Überleben nach dem Tsunami
1. Februar 2005Die Welttourismusorganisation (WTO) der Vereinten Nationen hat erstmals in ihrer Geschichte eine Sonderkonferenz einberufen, an deren Ende die Veröffentlichung eines Aktionsplanes stehen wird. Mehr als 100 Tourismus-Experten und Offizielle verschiedener Organisationen aus 30 Ländern diskutieren zwei Tage bis zum 1. Februar über die Folgen der Tsunami-Schäden für den Tourismus in Südasien.
Das Treffen verfolgt nach Angaben von WTO-Generalsekretär Francesco Frangialli zwei Ziele: Zum einen wolle die internationale Tourismusbranche ihre Solidarität mit den von der Katastrophe getroffenen Ländern zum Ausdruck bringen, zum anderen soll eine Bilanz aus Sicht der Reisewirtschaft aufgestellt werden.

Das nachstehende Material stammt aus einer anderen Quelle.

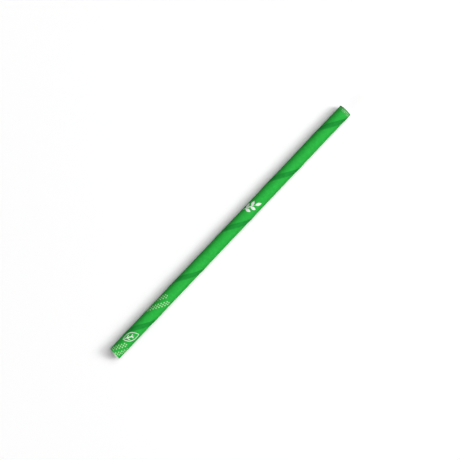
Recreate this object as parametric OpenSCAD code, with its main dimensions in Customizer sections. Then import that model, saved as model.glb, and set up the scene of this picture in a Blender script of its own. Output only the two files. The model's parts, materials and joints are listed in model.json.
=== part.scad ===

Konferenz als symbolischer Akt
Auf Bitten der thailändischen Regierung war die Dringlichkeitssitzung auf die Urlaubsinsel Phuket verlegt worden. Ursprünglich sollte das Treffen in Bangkok stattfinden. In Phuket sind seit dem verheerenden Seebeben nur noch etwa zehn Prozent der Betten belegt, mehr als 10.000 Menschen haben ihren Job verloren. "Der Hauptwert dieser Konferenz liegt im symbolischen Akt: Die Region will zeigen, dass der Urlaub dort weiterhin möglich ist", sagt Karl Born, Professor für Tourismusmanagement an der Hochschule Harz in Wernigerode.
Wichtig ist nach seiner Auffassung, die Reisenden über die Zustände vor Ort zu informieren. "Viele Hotels stehen ja noch, und viele Regionen sind von der Flut gar nicht betroffen."
Für die Touristen zähle in erster Linie, dass alles mit der Infrastruktur stimme. "Trotzdem bleibt die Pietätsfrage – und die muss jeder für sich entscheiden, da gibt es keine moralischen Vorgaben." Die Aufklärungsarbeit läuft, findet der Experte, sehr gut. "Die deutsche Tourismusindustrie bemüht sich sehr."
Langfristige Strategien notwendig
Allerdings ist es nach seiner Meinung utopisch, mit aller Gewalt in kurzer Zeit wieder den Stand vor dem Beben herzustellen. "Eine langfristige Planung ist realistischer," meint Born.
Auch Robin Zimmermann, Sprecher des Reiseveranstalters TUI in Hannover, glaubt nicht an eine schnelle Behebung der Touristenflaute: "Bis zur kommenden Wintersaison wird es dauern, das normale Buchungsvolumen für Südasien zu erreichen."
Kampagnen, die die Flutregion als Urlaubsziel anpreisen, richten sich nach Borns Ansicht hauptsächlich an Asienfans und Kenner der Region: "Wer hingegen Jahre lange auf eine Thailand-Rundreise mit Badeferien gespart hat, wird mindestens ein Jahr mit dem Urlaub warten."
Nur Teile der Region zerstört
Tourismus-Experten und Offizielle aus der Region weisen gleichermaßen darauf hin, dass der Urlaub in vielen Regionen problemlos möglich ist. "Die Malediven sind noch immer das Paradies des Indischen Ozeans", sagt deren Tourismusminister Mustafa Lutfi. Nur ein Drittel der Ressorts auf dem 1190 Inseln umfassenden Archipel sei geschlossen. Man sei "zürück im Geschäft".
So wichtig wie für die Malediven, auf denen der Tourismus rund 30 Prozent des Bruttosozialproduktes ausmacht, sind die Reisenden für Indonesien nicht. Zwar ist die Inselgruppe am schwersten von der Flutwelle betroffen, doch touristisch spielt sie in der zweiten Liga. Einzig Bali ist für die Reiseveranstalter interessant – liegt aber rund 3000 Kilometer von der überfluteten, für Touristen ohnehin aber gesperrten Provinz Aceh entfernt.
Den Veranstaltern der Konferenz kommt es in Phuket darauf an, den Asientourismus wieder auf die richtige Fährte zu bringen und vielen Menschen ihre Existenzgrundlage wieder zu geben. Mehr als 50 Millionen Urlauber sollten dieses Jahr in Südostasien urlauben, 56 Millionen im kommenden Jahr.
Storniert wird bei den Reiseveranstaltern noch immer, umgebucht auch. Dagegen wollen die Offiziellen mit ihrem Aktionsplan vorgehen: mit langfristigen Strategien, gezielter Werbung und schnellem Wiederaufbau der verwüsteten Regionen.